Alguns põem a culpa nos 21 anos da ditadura, esquecendo-se de que já temos 23 anos de democracia. A culpa é mais da democracia do que da ditadura, porque, naquele tempo, havia uma forte militância juvenil pela liberdade. A democracia calou os intelectuais e alienou a juventude. O abandono da mística revolucionária pela juventude universitária tem outras razões.
Antes, a revolução defendida pela juventude universitária era a favor da nação, do povo, mas também dos jovens. O país estava estancado, as classes médias eram empobrecidas, a distribuição de renda traria vantagens para pobres, classes médias e até ricos, porque, dinamizando a demanda, os negócios floresceriam. Com o apartheid social que caracteriza o Brasil de hoje, a classe média sabe que seu padrão de vida e de consumo sairá perdendo se houver distribuição de renda para os pobres. Os jovens universitários percebem que não há espaço para todos. E preferem tornar-se conservadores, porque sabem que a revolução atingirá seus interesses. Para eles, os únicos empecilhos para chegarem ao paraíso são a Aids e as mensalidades da universidade particular. A revolução está no Prouni e no sexo seguro, bandeiras da caravana da UNE. Parte dos universitários nem sequer defende o Prouni, porque ele beneficia a classe média baixa.
Por isso, a juventude universitária não defende a necessária revolução na educação de base. Intui que, se todos os pobres do Brasil tiverem educação de máxima qualidade, a juventude de classe média e seus filhos sofrerão forte concorrência. A exclusão educacional e a má educação dos que sobrevivem até o fim do ensino básico é uma forma de proteger os que têm acesso a boas escolas.

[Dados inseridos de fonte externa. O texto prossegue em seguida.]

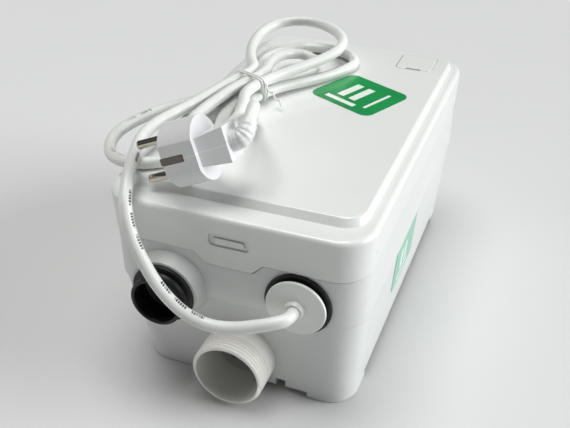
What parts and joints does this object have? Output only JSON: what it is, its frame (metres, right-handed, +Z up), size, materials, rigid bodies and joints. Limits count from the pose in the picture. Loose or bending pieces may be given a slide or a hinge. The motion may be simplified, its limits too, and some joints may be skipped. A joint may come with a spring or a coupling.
{
  "type": "sewage pump",
  "caption": "Small lifting pump in a lidded moulded tank with a threaded inlet, a discharge sleeve, a cable outlet, a float switch and a mains cord with its plug.",
  "frame": {"origin": "middle of the floor under the tank and its ports, without the cord", "axes": "+Z up, -Y out of the front with the ports, +X to the right seen from the front"},
  "size_m": [0.1736, 0.2763, 0.1677],
  "materials": {
    "tank_plastic": "smooth moulded grey-white",
    "lid_plastic": "smooth moulded off-white",
    "cream_plastic": "smooth moulded cream",
    "black_rubber": "matt black",
    "white_plastic": "smooth moulded white",
    "cord_white": "soft satin white",
    "plug_white": "fine satin white",
    "nickel": "polished nickel",
    "steel": "brushed",
    "motor_paint": "dark satin paint",
    "grey_plastic": "matt grey",
    "copper": "enamelled wire",
    "charcoal": "open foam",
    "orange_plastic": "matt"
  },
  "bodies": {
    "tank_body": {"tank": "tank_plastic", "lid_seal": "black_rubber", "inlet_spigot": "cream_plastic", "inlet_flap_pin": "steel", "discharge_sleeve": "black_rubber", "check_valve_body": "grey_plastic", "check_flap_pin": "steel", "discharge_hose": "black_rubber", "hose_clamps": "steel", "pump_volute": "grey_plastic", "intake_strainer": "grey_plastic", "rubber_mounts": "black_rubber", "mount_screws": "steel", "seal_housing": "motor_paint", "shaft_seal": "black_rubber", "lower_bearing": "steel", "upper_bearing": "steel", "motor_can": "steel", "motor_cap": "motor_paint", "cap_screws": "steel", "stator": "steel", "stator_windings": "copper", "capacitor": "grey_plastic", "capacitor_clip": "white_plastic", "control_box": "grey_plastic", "float_pin": "steel", "cable_grommet": "black_rubber", "gland_disc": "white_plastic", "gland_nut": "white_plastic", "inner_lead": "cord_white", "cord_lead": "cord_white"},
    "lid_body": {"lid": "lid_plastic", "charcoal_filter": "charcoal", "cord_lid_run": "cord_white", "cord_hank": "cord_white", "twist_tie": "cord_white", "plug_body": "plug_white", "plug_pins": "nickel", "earth_contacts": "nickel", "plug_boot": "plug_white"},
    "cover": {"filter_cover": "lid_plastic"},
    "rotor": {"motor_shaft": "steel", "rotor_core": "steel", "impeller": "white_plastic", "cutter_blade": "steel"},
    "check_valve_flap": {"check_flap": "black_rubber"},
    "inlet_valve_flap": {"inlet_flap": "black_rubber"},
    "float": {"float_arm": "white_plastic", "level_float": "orange_plastic"}
  },
  "joints": [
    {"name": "lid_lift", "type": "slide", "parent": "tank_body", "child": "lid_body", "axis": [0, 0, 1], "range_m": [0, 0.06]},
    {"name": "cover_lift", "type": "slide", "parent": "lid_body", "child": "cover", "axis": [0, 0, 1], "range_m": [0, 0.02]},
    {"name": "rotor_spin", "type": "hinge", "parent": "tank_body", "child": "rotor", "pos_m": [0.02, 0.05025, 0.06], "axis": [0, 0, 1], "continuous": true},
    {"name": "check_flap_swing", "type": "hinge", "parent": "tank_body", "child": "check_valve_flap", "pos_m": [-0.0355, -0.08135, 0.079], "axis": [-1, 0, 0], "range_deg": [0, 50]},
    {"name": "inlet_flap_swing", "type": "hinge", "parent": "tank_body", "child": "inlet_valve_flap", "pos_m": [0.004, -0.09735, 0.04605], "axis": [1, 0, 0], "range_deg": [0, 60]},
    {"name": "float_swing", "type": "hinge", "parent": "tank_body", "child": "float", "pos_m": [-0.043, 0.08525, 0.074], "axis": [-1, 0, 0], "range_deg": [0, 25]}
  ]
}
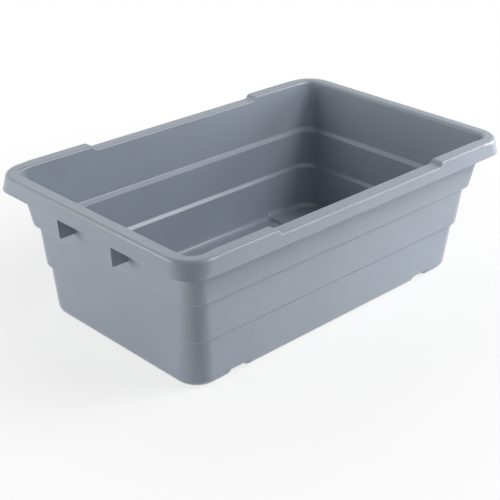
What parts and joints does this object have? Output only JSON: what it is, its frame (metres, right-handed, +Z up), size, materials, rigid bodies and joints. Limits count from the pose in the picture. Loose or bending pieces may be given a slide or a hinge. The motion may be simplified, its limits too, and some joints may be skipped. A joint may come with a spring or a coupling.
{
  "type": "bus tub",
  "caption": "Open rectangular moulded tub with stepped, tapered walls, a down-turned rim lowered along its long sides, and a grooved base; it nests and cross-stacks.",
  "frame": {"origin": "middle of the base, on the surface that the tub stands on", "axes": "+X along the tub, +Y across it, +Z up out of its mouth"},
  "size_m": [0.638, 0.402, 0.214],
  "materials": {
    "tub_plastic": "plain grey moulded polyethylene with a faint satin sheen"
  },
  "bodies": {
    "root": {"tub": "tub_plastic"}
  },
  "joints": []
}
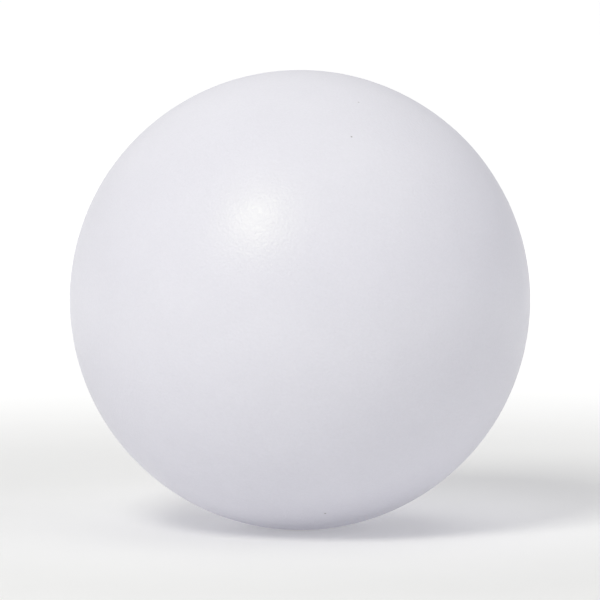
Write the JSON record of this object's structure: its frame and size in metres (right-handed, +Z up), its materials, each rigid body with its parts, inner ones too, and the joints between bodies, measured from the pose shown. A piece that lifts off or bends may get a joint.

O governo Lula é outra razão da alienação. Os jovens se sentem obrigados a apoiar o governo atual, porque têm origem de esquerda, e porque acreditam que ele age no limite do possível. Ao limitar-se ao que é possível, a juventude envelhece.
Mas a culpa não é dos jovens. É dos que se negaram a construir novos sonhos que pudessem mobilizar os jovens. Cooptados pela idade ou pelos privilégios do sistema de apartação, desiludidos com a queda do Muro de Berlim, perplexos com o aquecimento global, os mais velhos abandonaram os jovens. Deixamos de oferecer alternativas, utopias, bandeiras de luta. Os jovens ainda tentam se mobilizar, mas não encontram bandeiras, mapas, propostas radicais que os encantem.
A esperança está nos jovens. Eles encontrarão o próprio caminho quando perceberem que o fim da exclusão social e a educação universal de qualidade são fundamentais para construir a nova sociedade de que o Brasil precisa. É possível que, nessa viagem em defesa do sexo seguro, os ônibus da UNE provoquem inveja aos velhos. Mas não despertarão a juventude para a maior necessidade dos novos tempos: uma revolução pela educação de qualidade para todos, com os filhos dos trabalhadores na mesma escola que os filhos do patrão. Isso se chama educacionismo.
CRISTOVAM BUARQUE é senador (PDT-DF).